School 2: When someone agrees to do you a favor, they're agreeing to do it right/follow through.
Obviously I am in the former (and embrace its corollary, that if you want something done right, then do it yourself), and it seems you're in the latter.
Part of the reason I lean this way is that it reduces, even erases tension over whatever labors are being divided. If I'm particular about X, then I handle X. If I'm not particular about Y, then I delegate Y, be grateful not to have to do Y myself, and shaddup if/when Y isn't handled to absolute perfection. And if I'm particular about W, X, Y and Z to the point that I can't delegate without getting upset about the results, then I either need to chill, or figure out what I'm really so torqued about, or just find someone better suited to me.
My 3rd grader is an incredibly wonderful -- and quirky -- boy. I had concerns about him getting picked on, so last year I talked to his teacher. She confirmed that he IS quirky and different than the other kids, and the best way for him to keep from getting picked on is to own it and make no apologies for being different. That's his nature anyway, so we encourage that whenever we can. So far, so good. BTW, I remember when I was in middle school (we called it Junior High in the olden days) and there was a group of boys who were smaller than the other boys. I don't remember them being picked on in a mean way, but no one pretended that they were giants either. It just... was. And those boys, who matured later, are now handsome in their 40s. They look young and vibrant -- I think it's a benefit to that particular developmental timeline. So try to take the long view, if you can.
Always worth a try, thanks.
A good friend of mine, "Lori", lives out of town. We don't see each other much anymore (she's super busy with school so visits are few and far between), but we keep in touch. My wedding is coming up, and though it seems pretty large (over 100 people), 95% of those invited were close family members and so we had to make hard decisions about which close friends to invite. Lori texted me the other day asking if she could bring her new boyfriend (of a month) to the wedding, though she was not given a plus-one on the invitation. I'm in the unfortunate position of knowing how all of her past relationships have ended (badly, with much bridge burning) and I feel uncomfortable having a stranger at my wedding. Other friends she knows will be attending so it's not a question of making her feel more comfortable by having a friend there. I'm torn because I've always had a "the more the merrier" mentality, but taken aback by the request. My fiance has left the decision up to me, but said he's not so sure he likes the idea of spending our wedding fund on someone he doesn't know who could be completely out of our lives the week afterwards, for all we know. What do you think?

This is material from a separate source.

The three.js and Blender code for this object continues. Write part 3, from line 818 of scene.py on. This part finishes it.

I am completely sympathetic--to the annoyance with a requested plus-1; to the misfortune of knowing too much; to the frustration at being asked to host a stranger when intimates have been turned away; to bristling at the money involved.

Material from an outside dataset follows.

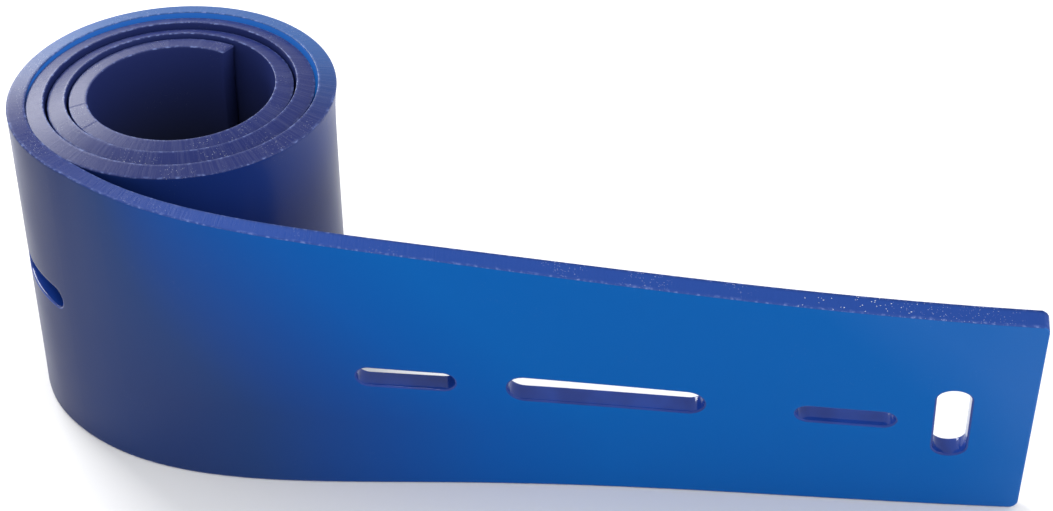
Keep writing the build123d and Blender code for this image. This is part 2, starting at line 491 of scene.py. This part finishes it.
def geometry_tree(name, inputs):
    """An empty geometry tree with a geometry in, a geometry out and the named inputs."""
    tree = bpy.data.node_groups.new(name, "GeometryNodeTree")
    tree.interface.new_socket(name="Geometry", in_out="INPUT", socket_type="NodeSocketGeometry")
    tree.interface.new_socket(name="Geometry", in_out="OUTPUT", socket_type="NodeSocketGeometry")
    for label, kind in inputs:
        tree.interface.new_socket(name=label, in_out="INPUT", socket_type=kind)
    return tree, tree.nodes.new("NodeGroupInput").outputs, tree.nodes.new("NodeGroupOutput").inputs


def apply_tree(obj, tree, values):
    """Runs a geometry tree on an object and keeps the result as the object's plain mesh."""
    modifier = obj.modifiers.new(tree.name, "NODES")
    modifier.node_group = tree
    sockets = {item.name: item.identifier for item in tree.interface.items_tree if item.in_out == "INPUT"}
    for label, value in values.items():
        modifier[sockets[label]] = value
    evaluated = obj.evaluated_get(bpy.context.evaluated_depsgraph_get())
    mesh = bpy.data.meshes.new_from_object(evaluated)
    mesh.name = obj.name
    obj.modifiers.clear()
    obj.data = mesh
    return mesh


# %% [markdown]
# ## Bending the flat strip with Geometry Nodes
#
# The whole shape follows one rule: take a point of the flat strip, go to its distance along the centre
# line, step out sideways and up the leaning wall. A geometry tree does that for every point at once. The
# centre line goes in as an object whose points carry the lean, the flare of the rims and the tip of the
# top edge, and Sample Curve reads all three where each point needs them.


# %% Centre line object
def line_object():
    """The centre line as a chain of points, with the bending of the wall stored on each."""
    mesh = bpy.data.meshes.new("centre_line")
    places = np.column_stack([LINE_X, LINE_Y, np.zeros(len(LINE_S))]) * MM + ORIGIN
    mesh.from_pydata(places, [(i, i + 1) for i in range(len(places) - 1)], [])
    bending = np.column_stack(wall_bending(LINE_S)).astype(np.float32)
    mesh.attributes.new("bending", "FLOAT_VECTOR", "POINT").data.foreach_set("vector", bending.ravel())
    return new_object("centre_line", mesh)


# %% Reading the line
def sample_line(tree, come, along):
    """The Sample Curve node at a distance along the line, and the wall's bending there."""
    line = add(tree, "GeometryNodeObjectInfo", {"Object": come["Centre Line"]})
    curve = add(tree, "GeometryNodeMeshToCurve", {0: line.outputs["Geometry"]})
    spot = add(tree, "GeometryNodeSampleCurve", {
        "Curves": curve.outputs[0], "Value": named(tree, "bending"),
        "Length": minus(tree, along, come["Line Start"])}, mode="LENGTH", data_type="FLOAT_VECTOR")
    bending = add(tree, "ShaderNodeSeparateXYZ", {0: spot.outputs["Value"]})
    return spot, bending.outputs


# %% Standing off the line
def wall_offsets(tree, come, height, depth, bending):
    """How far sideways and how far up a point of the leaning, flared wall stands from the line."""
    lean, share, tip = bending
    half_up = combine(tree, "DIVIDE", times(tree, height, 2.0), come["Height"])
    from_middle = minus(tree, half_up, 1.0)
    curl = combine(tree, "POWER", combine(tree, "ABSOLUTE", from_middle, 0.0), come["Flare Power"])
    half_thick = times(tree, come["Thickness"], 0.5)
    lean_sin, lean_cos = combine(tree, "SINE", lean, 0.0), combine(tree, "COSINE", lean, 0.0)
    flare = times(tree, times(tree, share, curl), come["Rim Flare"])
    reach = minus(tree, times(tree, height, lean_sin), times(tree, depth, lean_cos))
    reach = plus(tree, plus(tree, reach, half_thick), flare)
    top_only = times(tree, combine(tree, "GREATER_THAN", from_middle, 0.0), curl)
    tipped = times(tree, times(tree, tip, top_only), minus(tree, depth, half_thick))
    rise = plus(tree, times(tree, height, lean_cos), times(tree, depth, lean_sin))
    return reach, plus(tree, rise, tipped)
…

But I'm not so sure the answer is in those bullet points. Instead I think it's in your friendship with Lori. Is this a person, a bond, you want to serve? Has she been above and beyond in your life, to the extent that above and beyond makes sense here? Or has she always required a high level of maintenance that you've long questioned providing, and her distance from your life lately seems like an opening?
If you decide it's the latter and you're ready to deal with the consequences of saying no, then of course you say no. Explain that you had to exclude several people who are very dear to you and you can't in good conscience include someone you don't know.
If you make it at all about the fact that she barely knows him, btw, then I suspect that'll be the beginning of the end of you and Lori. Not so much from what you said here as from similar stories over the years.
Carolyn, I really like my co-workers, and I consider some of them personal friends outside the office, but when we go out after work to grab a drink as a group, the conversation inevitably turns into a session in which they complain about other co-workers, our supervisors, our clients, etc. After a long day at the office, the last thing I want to do is talk about work, especially negatively. I try to steer the conversation to lighter, more enjoyable topics but am overruled. Any advice?
You try to change the subject and are overruled. So, you either go out with them and talk about work or decline the invitations to go out after work. Or I guess the middle option, where you stay until the inevitable turn occurs, then you say, "Eh, work talk, I'm outta here," and you go home. Or just the less in-your-face, "Well, goodnight everyone, I'm heading out."
I have a mother in law like this (details are different enough I don't think it actually is MY mother in law though, we have much older kids for one thing). But anyway: my MIL has in the past made me feel smothered. Over the years I have realized that she is pretty much acting on "do unto others as you would have them to do unto you"--that is, she is a huge extrovert, hates being alone, and would love family dropping in to see her, lots of people around, someone throwing a surprise party for her. Unfortunately, what she doesn't realize that I don't love those things. I am pretty sure she has never realized that I am an introvert and like alone time a LOT (and particularly treasure it now that I am a mom), and also she may possibly not even know that such things as introverts exist. She means well but is utterly exhausting to deal with. If the DIL is reading this: this behavior may not be a plot to drive you insane. Some people really have a very hard time understanding personality types that are very different from their own.
This is a good point about the boundary-oblivious MIL, but it also applies to the couple with different social preferences and energies: If it's going to work, then you have to know, accept, embrace the reality of different personality types.
Or body types, or gender expressions, or approaches to chores, or seat-reclining preferences, if we're going to go out on a giant, inter-Hax chat-column thread tie: If you're stuck on One Right Way of Being, then you're picking the steepest of uphill paths through life.
I was discussing with a contractor friend how I would love to redesign my laundry room so that I could have 1 basket for color clothes, one for whites, and one for heavy towels etc. I was saying that I try and divide out my loads, while my husband just throws all of his stuff in one massive load and presses start. My MIL was sitting with us and the shock looked on her face was undeniable. At first I thought it was out of fear the machine would break (with that huge load) and I started to tell her we had an very good machine, but before I could, she turned to me and asked "why is he doing his laundry; why aren't you doing it for him?" Needless to say I was taken aback, however the contractor stepped in and replied "gosh I didn't realize that your husband/son was an invalid confined to his bed" I laughed, my MIL did not.